The Chaparral baseball program held a huge fundraiser last month that could lead Assistant Varsity Coach Kevin Newby to the front steps of the Guinness Book of World Records offices.
After the program had been looking for ideas for fundraisers and didn’t want to go through the everyday conventional methods like car washes and pancake breakfasts, the idea was brought up about doing a Hit-A-Thon, which is something that Kevin Newby, aka ‘The Swing Dr.’, has plenty of experience with.
Newby, a newcomer to the Chaparral program, is a former minor league player and has traveled the college ranks coaching throughout the greater San Diego area for over 25 years.
“I did something like this at Grossmont and it was just an okay event. The way it was managed here in the sweet valley of wines, well, let’s just say, I may never call San Diego home again. The people here are so passionate about their kids and sports, it’s enough to make anyone shell out a couple bucks no matter what the cause is,” exclaimed Newby.
“Of course I’m a little biased,” he added. “We had great support and a great mind running the show in Parent Support Group member Craig John’s, who had an entire team under him ensuring this was going to be as successful as it was. It really brought the program together.”
Newby arrived at the fields by 5 a.m. to start prepping for the day and by 5:30 a.m. was ready to start throwing pitches. Senior varsity player Buddy Sokach was the first to step up to the plate, but not before he read Psalms 91 out loud to bless Chaparral High School on what everyone knew was going to be a long day.

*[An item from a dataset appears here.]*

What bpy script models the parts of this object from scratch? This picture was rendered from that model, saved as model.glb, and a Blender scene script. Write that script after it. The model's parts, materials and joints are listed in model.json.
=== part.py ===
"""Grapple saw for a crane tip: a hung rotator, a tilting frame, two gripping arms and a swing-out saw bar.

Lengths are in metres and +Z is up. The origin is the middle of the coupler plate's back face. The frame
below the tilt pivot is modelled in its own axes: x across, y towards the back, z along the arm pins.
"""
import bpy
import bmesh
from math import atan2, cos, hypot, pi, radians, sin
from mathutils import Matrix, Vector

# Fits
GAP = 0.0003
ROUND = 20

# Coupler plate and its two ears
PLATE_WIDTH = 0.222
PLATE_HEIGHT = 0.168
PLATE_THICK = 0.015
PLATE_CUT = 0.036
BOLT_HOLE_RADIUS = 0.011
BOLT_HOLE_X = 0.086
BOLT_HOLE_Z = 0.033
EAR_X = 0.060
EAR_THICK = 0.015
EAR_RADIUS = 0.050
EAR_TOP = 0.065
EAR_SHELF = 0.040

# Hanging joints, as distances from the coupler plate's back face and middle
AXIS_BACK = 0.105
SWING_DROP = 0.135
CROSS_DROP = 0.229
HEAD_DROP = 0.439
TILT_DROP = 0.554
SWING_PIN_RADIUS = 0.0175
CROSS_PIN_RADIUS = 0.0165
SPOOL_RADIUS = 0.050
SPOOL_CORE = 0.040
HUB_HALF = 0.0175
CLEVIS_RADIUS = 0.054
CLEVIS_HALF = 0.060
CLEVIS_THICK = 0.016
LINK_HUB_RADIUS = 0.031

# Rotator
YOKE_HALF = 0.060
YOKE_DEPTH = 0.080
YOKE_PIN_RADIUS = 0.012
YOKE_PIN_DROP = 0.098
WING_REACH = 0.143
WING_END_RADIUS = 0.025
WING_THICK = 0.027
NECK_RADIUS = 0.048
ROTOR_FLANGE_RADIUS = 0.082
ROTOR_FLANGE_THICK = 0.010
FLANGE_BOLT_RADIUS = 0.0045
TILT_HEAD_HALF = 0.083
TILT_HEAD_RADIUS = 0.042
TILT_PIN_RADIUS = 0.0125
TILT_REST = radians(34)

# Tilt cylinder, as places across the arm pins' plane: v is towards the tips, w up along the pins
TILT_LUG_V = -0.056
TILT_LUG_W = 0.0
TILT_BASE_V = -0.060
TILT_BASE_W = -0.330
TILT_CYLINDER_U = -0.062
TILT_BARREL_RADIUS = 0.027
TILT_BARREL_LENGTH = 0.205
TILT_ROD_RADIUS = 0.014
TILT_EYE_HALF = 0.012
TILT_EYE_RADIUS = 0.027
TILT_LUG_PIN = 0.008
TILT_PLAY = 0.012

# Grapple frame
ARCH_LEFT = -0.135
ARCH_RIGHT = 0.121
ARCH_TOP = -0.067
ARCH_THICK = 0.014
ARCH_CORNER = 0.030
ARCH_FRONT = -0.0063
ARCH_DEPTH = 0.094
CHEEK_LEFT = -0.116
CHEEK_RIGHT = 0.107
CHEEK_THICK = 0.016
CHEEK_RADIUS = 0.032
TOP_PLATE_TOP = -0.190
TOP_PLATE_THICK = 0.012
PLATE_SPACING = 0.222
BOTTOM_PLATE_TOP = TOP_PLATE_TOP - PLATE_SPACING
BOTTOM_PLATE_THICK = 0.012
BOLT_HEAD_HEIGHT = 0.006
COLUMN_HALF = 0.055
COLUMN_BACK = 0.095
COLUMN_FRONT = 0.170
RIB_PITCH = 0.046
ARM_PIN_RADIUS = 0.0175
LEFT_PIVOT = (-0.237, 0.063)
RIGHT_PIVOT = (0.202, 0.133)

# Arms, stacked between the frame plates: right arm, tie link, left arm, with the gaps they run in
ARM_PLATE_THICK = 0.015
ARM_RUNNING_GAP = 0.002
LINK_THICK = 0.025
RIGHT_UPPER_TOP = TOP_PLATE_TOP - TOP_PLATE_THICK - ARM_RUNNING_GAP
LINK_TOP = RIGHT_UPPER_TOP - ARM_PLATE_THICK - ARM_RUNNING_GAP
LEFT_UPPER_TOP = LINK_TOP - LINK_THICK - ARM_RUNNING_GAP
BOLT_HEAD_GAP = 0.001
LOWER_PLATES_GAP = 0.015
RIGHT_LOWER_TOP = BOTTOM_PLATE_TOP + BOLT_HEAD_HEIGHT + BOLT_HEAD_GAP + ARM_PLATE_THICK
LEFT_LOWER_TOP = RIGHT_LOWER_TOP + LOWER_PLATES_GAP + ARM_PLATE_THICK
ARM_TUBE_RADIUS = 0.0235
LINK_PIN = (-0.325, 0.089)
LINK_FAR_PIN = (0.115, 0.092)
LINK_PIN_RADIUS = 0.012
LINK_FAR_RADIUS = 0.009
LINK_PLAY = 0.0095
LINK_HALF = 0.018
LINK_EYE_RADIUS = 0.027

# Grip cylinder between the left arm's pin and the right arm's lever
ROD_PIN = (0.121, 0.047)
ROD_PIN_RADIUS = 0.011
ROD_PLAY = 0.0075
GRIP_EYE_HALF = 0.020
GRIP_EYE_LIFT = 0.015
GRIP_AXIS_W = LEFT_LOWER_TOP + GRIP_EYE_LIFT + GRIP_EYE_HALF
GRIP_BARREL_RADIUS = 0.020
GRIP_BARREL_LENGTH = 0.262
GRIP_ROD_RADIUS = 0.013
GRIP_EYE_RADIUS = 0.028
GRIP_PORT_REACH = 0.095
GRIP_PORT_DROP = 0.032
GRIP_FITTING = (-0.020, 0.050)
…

The hitting began at the cages, located just behind the home dugout, with the lights on during the early morning hours. Each hitter would be dealt 25 baseballs per bucket and from there the fun transitioned to the varsity field at 10 a.m. when the first group of youth hitters showed up from the Menace baseball program representing the 12U team.
The junior varsity fields were transformed into a carnival-like atmosphere with jumpers and slides, face painters, snow cones and there was even a dunk tank by the field house where Principal Gil Compton stopped by to see who had the gull to try to dunk him. Of course, the Chaparral coaches all took turns getting wet, many of whom were dunked by their own players.

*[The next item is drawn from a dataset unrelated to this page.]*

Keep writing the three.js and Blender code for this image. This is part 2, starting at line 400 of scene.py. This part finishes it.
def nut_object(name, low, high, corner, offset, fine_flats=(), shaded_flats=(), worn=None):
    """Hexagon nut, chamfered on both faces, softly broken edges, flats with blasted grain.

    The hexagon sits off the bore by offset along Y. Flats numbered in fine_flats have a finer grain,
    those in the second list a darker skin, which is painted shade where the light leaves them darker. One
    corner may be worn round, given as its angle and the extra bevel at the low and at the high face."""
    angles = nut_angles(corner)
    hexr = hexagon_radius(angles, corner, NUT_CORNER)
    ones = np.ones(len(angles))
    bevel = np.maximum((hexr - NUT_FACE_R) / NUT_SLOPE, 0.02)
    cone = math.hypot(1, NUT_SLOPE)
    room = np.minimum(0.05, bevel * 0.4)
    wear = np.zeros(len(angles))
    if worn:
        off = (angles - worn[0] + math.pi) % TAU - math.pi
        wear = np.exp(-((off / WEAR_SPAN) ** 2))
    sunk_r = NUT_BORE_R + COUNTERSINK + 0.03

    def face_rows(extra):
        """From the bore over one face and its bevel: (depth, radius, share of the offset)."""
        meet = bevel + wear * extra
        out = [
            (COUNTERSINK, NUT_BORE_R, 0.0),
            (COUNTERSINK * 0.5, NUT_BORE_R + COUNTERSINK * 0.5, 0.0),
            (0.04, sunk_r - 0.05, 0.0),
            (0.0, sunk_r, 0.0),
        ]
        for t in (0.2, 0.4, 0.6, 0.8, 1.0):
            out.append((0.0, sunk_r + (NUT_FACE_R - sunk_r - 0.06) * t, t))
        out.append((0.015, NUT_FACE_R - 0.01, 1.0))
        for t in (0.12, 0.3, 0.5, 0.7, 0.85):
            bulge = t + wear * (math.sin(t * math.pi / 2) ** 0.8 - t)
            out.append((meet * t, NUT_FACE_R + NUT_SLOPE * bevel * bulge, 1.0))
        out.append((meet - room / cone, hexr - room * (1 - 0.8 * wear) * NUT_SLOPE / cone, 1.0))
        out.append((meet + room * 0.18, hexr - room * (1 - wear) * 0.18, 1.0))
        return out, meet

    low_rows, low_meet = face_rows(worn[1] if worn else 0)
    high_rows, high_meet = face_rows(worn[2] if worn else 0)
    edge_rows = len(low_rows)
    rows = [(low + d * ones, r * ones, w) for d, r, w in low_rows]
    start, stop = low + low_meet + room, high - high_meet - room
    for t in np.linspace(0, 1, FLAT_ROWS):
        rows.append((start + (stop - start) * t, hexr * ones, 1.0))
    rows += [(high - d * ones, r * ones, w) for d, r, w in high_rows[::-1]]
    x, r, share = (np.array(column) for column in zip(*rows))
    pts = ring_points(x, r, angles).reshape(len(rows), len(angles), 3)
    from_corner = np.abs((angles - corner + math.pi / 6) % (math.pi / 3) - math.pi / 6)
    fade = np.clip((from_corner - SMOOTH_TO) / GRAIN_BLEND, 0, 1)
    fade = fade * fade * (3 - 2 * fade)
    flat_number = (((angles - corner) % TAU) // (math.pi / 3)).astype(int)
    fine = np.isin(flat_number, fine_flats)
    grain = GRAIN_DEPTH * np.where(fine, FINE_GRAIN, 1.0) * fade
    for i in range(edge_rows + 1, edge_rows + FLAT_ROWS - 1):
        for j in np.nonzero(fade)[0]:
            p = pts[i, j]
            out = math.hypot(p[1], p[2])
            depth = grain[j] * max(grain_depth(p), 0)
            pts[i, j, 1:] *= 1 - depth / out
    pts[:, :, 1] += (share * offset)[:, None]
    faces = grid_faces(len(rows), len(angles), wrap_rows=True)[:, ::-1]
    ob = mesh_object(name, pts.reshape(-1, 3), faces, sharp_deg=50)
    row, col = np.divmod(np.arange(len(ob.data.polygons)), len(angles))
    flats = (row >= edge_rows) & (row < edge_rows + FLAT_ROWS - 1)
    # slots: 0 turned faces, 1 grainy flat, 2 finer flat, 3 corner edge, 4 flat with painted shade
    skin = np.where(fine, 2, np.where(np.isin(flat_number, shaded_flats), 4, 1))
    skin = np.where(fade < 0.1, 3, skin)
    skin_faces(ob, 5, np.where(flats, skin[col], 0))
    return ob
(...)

The varsity outfield had markers all over it and signs from the sponsors were spread out as well. Sponsors like Abeja Services, Faustos Bail Bonds, Jolly Jumps, Bright Now Dental, Manyk Energy, Dick’s sporting Goods, Pipeline, Great Clips and more were all giving free items away when their signs were hit by any of the players and participants.

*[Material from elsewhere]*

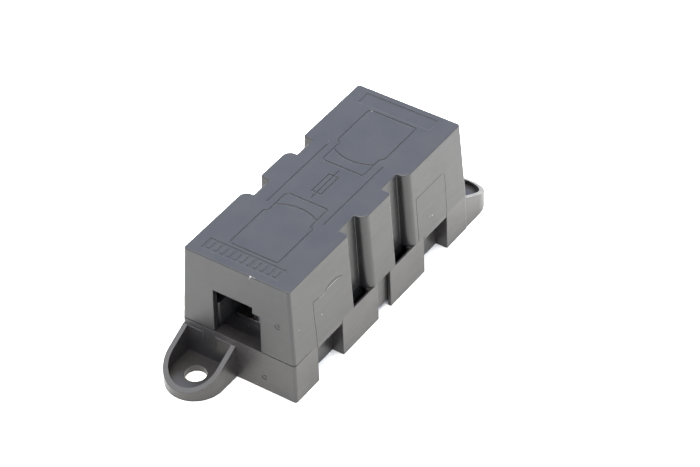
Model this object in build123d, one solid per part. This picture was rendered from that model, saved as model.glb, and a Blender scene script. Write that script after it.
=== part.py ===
from build123d import *
import math
import os

# Bolt-down holder for a flat high-current fuse, with a tapered lift-off cover.
# Millimetres, +X along the holder, +Z up, origin on the mounting surface under the middle.
# The near end is the -X end. Turning the holder 180 degrees about Z swaps its two ends.

# Overall shape: footprint at the underside, at the parting plane and at the top of the cover
UNDERSIDE = (88.0, 38.4)
PARTING = (87.4, 38.1)
TOP = (85.3, 35.1)
PARTING_Z = 13.4
TOP_Z = 39.1
CORNER_R = 0.9
TOP_EDGE_R = 0.35

# Wall thicknesses
END_WALL = 1.8
SIDE_WALL = 1.6
FLOOR = 2.0
COVER_WALL = 1.8
CHANNEL_WALL = 1.5

# Screw lugs on two opposite corners
LUG_X, LUG_Y = 51.0, 10.0
LUG_R = 9.0
LUG_HOLE_R = 3.25
LUG_FLOOR = 2.1
LUG_RIM = 1.5
LUG_RIM_BODY_Z = 11.3
LUG_RIM_TIP_Z = 2.8

# Recesses in the long sides of the base
NOTCH_X = (20.7, 32.9)
NOTCH_DEPTH = 4.0
NOTCH_ROOF_Z = 12.0
SLOT_HALF = 3.2

# Vertical channels in the long sides of the cover
CHANNEL_X = 10.5
CHANNEL_TOP_HALF, CHANNEL_FOOT_HALF = 3.8, 3.9
CHANNEL_TOP_Y, CHANNEL_FOOT_Y = 14.3, 15.3
CHANNEL_SKIRT = 3.0
CHANNEL_SLOT_HALF = 3.6
CHANNEL_LIP = 0.55
CHANNEL_FAR_R, CHANNEL_NEAR_R, CHANNEL_INNER_R = 2.6, 0.9, 0.2

# Cable windows in the ends of the cover
WINDOW_Y = (-7.8, 8.1)
WINDOW_TOP_Z = 28.3
WINDOW_BLOCK = (2.6, 2.1)

# Scored knock-out panels
PANEL_X = (18.2, 33.0)
PANEL_TOP_Z = 28.7
PANEL_CORNER_R = 1.6
SCORE_WIDTH, SCORE_DEPTH, FAINT_SCORE_DEPTH = 0.2, 0.15, 0.05
TONGUE_GAP = 0.2

# Relief on top: the engraved outline of the fuse, a fuse symbol and a shallow panel at each end
ENGRAVE_WIDTH, ENGRAVE_DEPTH = 0.6, 0.18
OUTLINE_CORNER_R = 1.0
OUTLINE_LINK_X = 8.6
OUTLINE_ARC_X = (14.3, 12.3)
SYMBOL_BOX, SYMBOL_WIRE, SYMBOL_LINE = (9.0, 3.6), 14.0, 0.5
INSET_DEPTH = 0.16
INSET_Y = 0.8
NEAR_INSET_X, NEAR_INSET = -37.6, (4.6, 25.6)
FAR_INSET_X, FAR_INSET = 38.1, (5.0, 24.6)
GRIP_BARS, GRIP_PITCH, GRIP_BAR = 11, 2.2, (3.0, 0.9)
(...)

“The environment was very fun and the kids loved trying to out hit each other, we could see that it built some camaraderie and of course a little competition never hurts either,” said Jason Ehmke, who has a son on the Menace team.
Hundreds of supporters and sponsors stopped by to watch and hit throughout the day. Kenny Barton, former professional baseball player and good friend to the Swing Dr. who played in the minor leagues with Newby then went on to play pro ball with the Giants and Indians, also stopped by to support.
“Newby is a beast,” said Barton. “When he played he came to destroy you, so I knew the only way he would be done throwing is if he ran out of hitters. Sure enough when the younger boys told me he would need ice, I put them at ease telling them the only way Newby would need ice was if his Gatorade was getting warm. They laughed, but I never saw him ice his arm when we were growing up, and it’s been 40 years since I first met him. How was his arm after he was done? I have no idea, but I know he threw for four hours the next morning in San Diego!”
Local MLB scout Dan Dixon backed up Barton, stating, “These kids have no idea how hard Kevin played, when he was on the field, he never gets tired.”
A second travel team, the So Cal Bombers, brought their bats out before the varsity players hit as well as some youth players from Temecula Pony and the local Little League and 11 hours and 39 minutes into the fundraiser, the nearly 60-year-old Chaparral varsity coach, who had also been hit in the ribs the day before by a come backer off of a 6’9, 290 pound prospect named Tim Leary during a batting lesson, had no hitters to throw to and with darkness setting in had thrown his 4,660th and final pitch to the same hitter that started off the day, Buddy Sokach.
The overall long ball winner on the day was Juwan Maxwell from the varsity squad as he smashed 11 home runs and right behind him was Marc Sauceda who ripped eight home runs.
There was a tie at the top of junior varsity with an incredible six launched home runs each from Cameron Haskel and Kyler Downs.
For the freshman team, no players hit any long balls over the fence but Will Mentzer and Chase Parker had 25 total bases each. (Will had 9 doubles, 7 singles and Chase had 6 doubles and 13 singles.)
“All I did was throw and get a few sponsors,” said Newby. “My efforts were nothing next to the countless hours of planning and work done by everyone involved.”
Craig Johns wrapped up the day with a smile by saying, “Thanks and congratulations to Coach Newby for attaining a personal best and new high mark for pitches thrown in a day and I have to send a huge thanks out to Steve Eicher from Uniquemobilesounds.com, he was our public announcer all day, donated his time and was one of the first to arrive and one of the last to leave. We learned a lot about running an event like this and will make this annual event even better next year and for years to come.”